Cooling loads are not just buildings and electricity.  In hot climates, air conditioning in public vehicles will consume more than 40% of a bus’ fuel. This energy demand is a major challenge for electric buses. Refrigerated trailers are cooled by a secondary diesel engine (transport refrigeration unit) that can emit up to six times as much nitrogen oxides (NOx) and 29 times as much particulate matter (PM) as the propulsion unit. As with air conditioning, demand for transport refrigeration is forecast to soar. The global cold chain market alone is projected to grow to $270Bn by 2022 (currently $190Bn) with the greatest increase in demand coming from the Middle East, as well as the rapid expansion in emerging markets such as China, India, and Brazil. In UAE, 80% of food is imported through global logistics chains.

We don’t however simply need more efficient air-conditioners and fridges or transport refrigeration units; we need new integrated, system-level approaches to cooling, understanding the size and location of the multiple thermal, waste and wrong-time energy resources available and the novel energy vectors, thermal stores and the novel, clean cooling technologies appropriate for the societal, climate, and infrastructure context.

Workshop objectives

To develop new ideas and methods to address the cooling challenges of the region,  this “clean cooling” workshop is organised with in-country partners and key stakeholders (government, industry, energy users, academia and government) from the UAE, the GCC and the EU to better understand the opportunities linked to integrated, low-carbon, low emissions cooling systems and how to accelerate their deployment.  Findings and recommendations will help shape thinking in-country as well as feed into the first ever International Clean Cooling Congress to be held at the University of Birmingham in April (18th and 19th).
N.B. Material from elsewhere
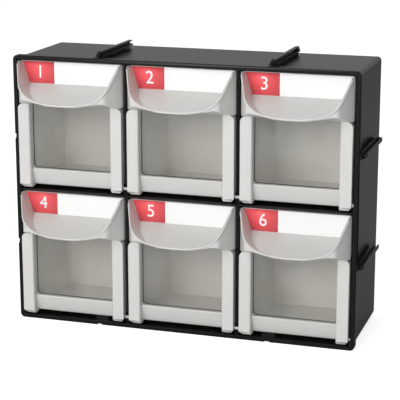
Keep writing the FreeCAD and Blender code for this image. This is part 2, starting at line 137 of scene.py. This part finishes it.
@dataclass(frozen=True)
class MouldedPlastic:
    """Injection-moulded thermoplastic: one pigment right through, a spark-eroded or satin skin.

    The real grain is about 0.1 mm, too fine to show in the render, so it is drawn coarser.
    """

    name: str
    pigment: str
    worn_pigment: str
    roughness: float
    roughness_spread: float
    ior: float
    grain_mm: float
    grain_height_mm: float
    flow_mm: float
    flow_detail: float = 3.0
    flow_roughness: float = 0.55
    grain_detail: float = 2.0
    grain_roughness: float = 0.6
    grain_strength: float = 0.6

    def material(self) -> bpy.types.Material:
        """Build the plastic: flow clouds in the pigment, a fine grain in the skin, uneven polish.

        Returns:
            The material.
        """
        material, tree = fresh_material(self.name)
        place = add_node(tree, "ShaderNodeTexCoord").outputs["Object"]
        flow = add_node(tree, "ShaderNodeTexNoise", None,
                        {"Vector": place, "Scale": 1 / (self.flow_mm * MM),
                         "Detail": self.flow_detail, "Roughness": self.flow_roughness})
        tint = add_node(tree, "ShaderNodeMix", {"data_type": "RGBA"},
                        {"Factor": flow.outputs["Fac"],
                         MIX_A: linear(self.pigment), MIX_B: linear(self.worn_pigment)})
        grain = add_node(tree, "ShaderNodeTexNoise", None,
                         {"Vector": place, "Scale": 1 / (self.grain_mm * MM),
                          "Detail": self.grain_detail, "Roughness": self.grain_roughness})
        polish = add_node(tree, "ShaderNodeMapRange", None,
                          {"Value": grain.outputs["Fac"],
                           "To Min": self.roughness - self.roughness_spread,
                           "To Max": self.roughness + self.roughness_spread})
        bump = add_node(tree, "ShaderNodeBump", None,
                        {"Height": grain.outputs["Fac"],
                         "Distance": self.grain_height_mm * MM, "Strength": self.grain_strength})
        shader = add_node(tree, "ShaderNodeBsdfPrincipled", None,
                          {"Base Color": tint.outputs[MIX_COLOUR],
                           "Roughness": polish.outputs["Result"], "IOR": self.ior,
                           "Normal": bump.outputs["Normal"]})
        add_node(tree, "ShaderNodeOutputMaterial", None, {"Surface": shader.outputs["BSDF"]})
        return material


@dataclass(frozen=True)
class ClearSheet:
    """Clear styrene sheet, extruded and polished: nearly unseen, softly mirroring, faintly hazy."""

    name: str = "clear_styrene_sheet"
    tint: str = "#e2e3df"
    alpha: float = 0.06
    haze_alpha: float = 0.04
    roughness: float = 0.08
    ior: float = 1.45
    haze_mm: float = 38.0
    haze_detail: float = 1.0
    haze_from: float = 0.35
    haze_to: float = 0.65

    def material(self) -> bpy.types.Material:
        """Build the sheet: nearly clear, with a haze that drifts across it.

        Returns:
            The material.
        """
        material, tree = fresh_material(self.name)
        place = add_node(tree, "ShaderNodeTexCoord").outputs["Object"]
        haze = add_node(tree, "ShaderNodeTexNoise", None,
                        {"Vector": place, "Scale": 1 / (self.haze_mm * MM),
                         "Detail": self.haze_detail})
        cloud = add_node(tree, "ShaderNodeMapRange", None,
                         {"Value": haze.outputs["Fac"],
                          "From Min": self.haze_from, "From Max": self.haze_to,
                          "To Min": self.alpha, "To Max": self.alpha + self.haze_alpha})
        shader = add_node(tree, "ShaderNodeBsdfPrincipled", None,
                          {"Base Color": linear(self.tint), "Roughness": self.roughness,
                           "IOR": self.ior, "Alpha": cloud.outputs["Result"]})
        add_node(tree, "ShaderNodeOutputMaterial", None, {"Surface": shader.outputs["BSDF"]})
        return material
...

The workshop intends to provide an overview of relevant best practices and technologies from the EU and the UAE/GCC.  The aim is to use the workshop as a catalyst to create dialogue and new EU GCC academic and industry collaborations to share knowledge; build capacity, underpin and galvanise novel “clean cooling” technology demonstration and advancement opportunities around the local and global challenge of sustainable cooling. In so doing, it will build on existing leadership and expertise in energy and specifically cooling across the two markets (UAE/GCC and EU) at a unique time where delivering clean, sustainable cooling is being recognised globally as key to our energy and environmental challenges.

To stimulate the discussion, experts will present novel system level thinking as well as examples of a radical novel technologies for meeting both built environment and transport cooling demands.

Our objectives from the event would include clear recommendations and next steps to

  • develop new sustainable, integrated system approaches to cooling (built environment but also the major demand of cooling in transport);
  • demonstrate and integrate emerging and existing technologies;
  • deliver solutions into the region;
  • identify and develop new technologies for local markets and global application.